Holofernes, jefe supremo del ejército asirio, supo que los israelitas se preparaban para la guerra, que habían cerrado los pasos de las montañas, fortificando las cimas de los montes y obstaculizando las llanuras.
Se enojó muchísimo y llamó a los jefes de Moab, a los generales de Ammón y a todos los gobernadores del litoral
y les dijo: «Hijos de Canaán, díganme qué pueblo es éste que se estableció en la montaña, qué ciudades habita, cuál es la importancia de su ejército, en qué consiste su fuerza y su poder, qué rey guía su ejército
y por qué no se ha dirigido a mí como los otros países occidentales.»
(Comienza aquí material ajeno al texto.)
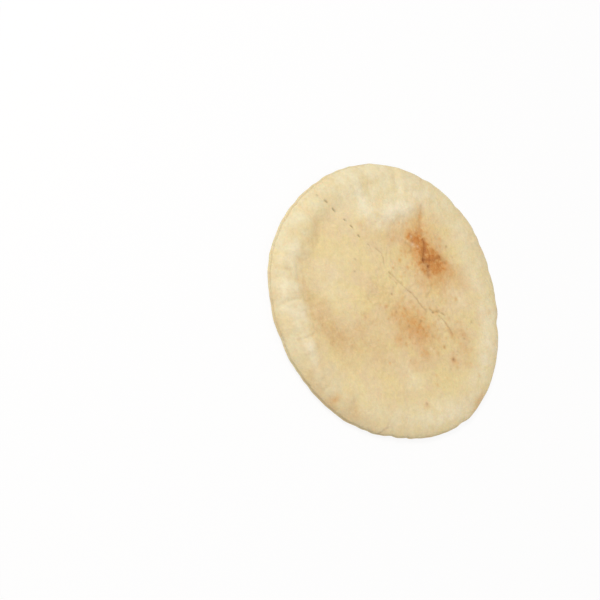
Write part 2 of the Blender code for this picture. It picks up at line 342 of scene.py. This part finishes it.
def grain(x, y, size, seed):
    """Smooth random height, about -1 to 1: each corner of a square lattice of the given size has
    a random slope, and the four slopes round a point are blended by a smooth step."""
    tilt = np.random.default_rng(seed).uniform(0, 2 * math.pi, (LATTICE, LATTICE))
    u, v = x / size + LATTICE_SHIFT[0], y / size + LATTICE_SHIFT[1]
    column, row = np.floor(u).astype(int), np.floor(v).astype(int)
    along, across = u - column, v - row
    total = np.zeros_like(u)
    for i in (0, 1):
        for j in (0, 1):
            angle = tilt[(column + i) % LATTICE, (row + j) % LATTICE]
            slope = np.cos(angle) * (along - i) + np.sin(angle) * (across - j)
            near_u = along if i else 1 - along
            near_v = across if j else 1 - across
            weight = near_u**2 * (3 - 2 * near_u) * near_v**2 * (3 - 2 * near_v)
            total += weight * slope
    return total * GRAIN_GAIN


def bell(distance, half_width):
    """1 at no distance, falling as a bell curve with the half width."""
    return np.exp(-((distance / half_width) ** 2))


def turn_from(angle, direction_deg):
    """Signed angle in radians from a direction to each angle, between -pi and pi."""
    offset = angle - math.radians(direction_deg)
    return np.arctan2(np.sin(offset), np.cos(offset))


def turned(x, y, centre_x, centre_y, direction_deg):
    """Each point seen from a centre, along and across a direction."""
    c, s = math.cos(math.radians(direction_deg)), math.sin(math.radians(direction_deg))
    return (x - centre_x) * c + (y - centre_y) * s, (y - centre_y) * c - (x - centre_x) * s


def line_distance(x, y, points):
    """Shortest distance in plan from each point to a line of straight stretches."""
    shortest = np.full_like(x, np.inf)
    for (ax, ay), (bx, by) in zip(points, points[1:]):
        dx, dy = (bx - ax) * MM, (by - ay) * MM
        px, py = x - ax * MM, y - ay * MM
        share = np.clip((px * dx + py * dy) / (dx * dx + dy * dy), 0, 1)
        shortest = np.minimum(shortest, np.hypot(px - share * dx, py - share * dy))
    return shortest


def outline_radius(angle):
    """Mean radius plus slow cosine waves, less bells for the nicks, plus grain and the size of a
    sine wave for small scallops, which a bell keeps to the side of SCALLOP_DIRECTION."""
    radius = np.full_like(angle, MEAN_RADIUS)
    for lobes, height, direction in OUTLINE_WAVES:
        radius += height * np.cos(lobes * (angle - math.radians(direction)))
    for direction, half_width, depth in EDGE_NICKS:
        radius -= depth * bell(np.degrees(turn_from(angle, direction)), half_width)
    ring_x, ring_y = np.cos(angle), np.sin(angle)
    for height, size, seed in OUTLINE_GRAINS:
        radius += height * grain(ring_x, ring_y, size, seed)
    scallops = np.abs(np.sin(SCALLOP_LOBES * angle + SCALLOP_TURN))
    near_by = bell(turn_from(angle, SCALLOP_DIRECTION), SCALLOP_SPREAD)
    return radius + SCALLOP_HEIGHT * near_by * scallops


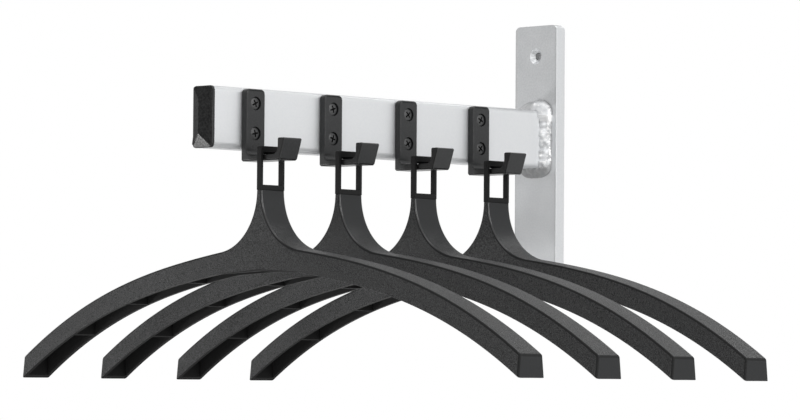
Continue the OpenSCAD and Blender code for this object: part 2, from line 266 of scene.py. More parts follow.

Ajior, general de todos los amonitas, le respondió: «Escucha, señor, que te diré la verdad sobre ese pueblo que habita esta montaña junto a la que te encuentras.
Este pueblo desciende de los caldeos.
Habitaron primero Mesopotamia, pero no quisieron seguir a los dioses de sus padres, que vivían en Caldea.
Se apartaron del culto de sus padres y adoraron al Dios del cielo, al Dios que habían reconocido. Por esto, sus padres los despidieron de la presencia de sus dioses y se refugiaron en Mesopotamia, donde permanecieron largo tiempo.
Pero su Dios les aconsejó salir de su casa y marchar a la tierra de Canaán; se establecieron en ella y adquirieron oro, plata y gran cantidad de ganado.
Después bajaron a Egipto porque el hambre se extendió en Canaán, y permanecieron allí mientras tuvieron alimentos. Allí el pueblo aumentó mucho, de modo que ya no podía contarse.
El rey de Egipto los obligó a trabajar haciendo ladrillos, los oprimió y los redujo a la condición de esclavos.
Clamaron a su Dios, que castigó la tierra de Egipto con plagas incurables. Entonces los egipcios los mandaron lejos de ellos.
Dios secó el mar Rojo para que pasaran,
y los condujo hasta el Sinaí y Cadés-Barne. Echaron a todos los habitantes del desierto,
luego habitaron el país de los amorreos y acabaron por la fuerza con todos los jebonitas. Pasaron el Jordán, ocuparon toda la montaña
y despidieron al cananeo, al fereceo, al jebuseo, a los siquemitas, a todos los guirgaseos, y permanecieron allí mucho tiempo.
Mientras no ofendieron a su Dios vivieron felices, porque estaba con ellos un Dios que odia el mal.
Pero cuando se apartaron del camino que les había trazado, fueron exterminados en numerosos desastres y desterrados a otros países; el Templo de su Dios fue arrasado y sus ciudades tomadas por los enemigos.
Pero ahora, cuando volvieron a su Dios, regresaron de los diversos lugares en que se encontraban, se posesionaron de Jerusalén, donde está su santuario, y habitaron la región montañosa que había quedado desierta.
Así, pues, poderoso señor, informémonos para saber si este pueblo se ha portado mal y si han pecado contra su Dios; si la cosa es así, subamos y ataquémoslos.
Pero si no hay maldad en esa gente, déjalos y vuélvete, no sea que su Dios los proteja con su escudo y toda la tierra sea testigo de nuestra derrota.»
Cuando Ajior terminó de hablar, el pueblo reunido en torno a la tienda comenzó a criticar. Los magnates de Holofernes y los habitantes de la costa de Moab hablaron de apalearlo.
«¡No tememos a los hijos de Israel! Es un pueblo sin fuerza que no está preparado para una lucha dura.
Subamos, señor Holofernes, que serán un botín para tu ejército.»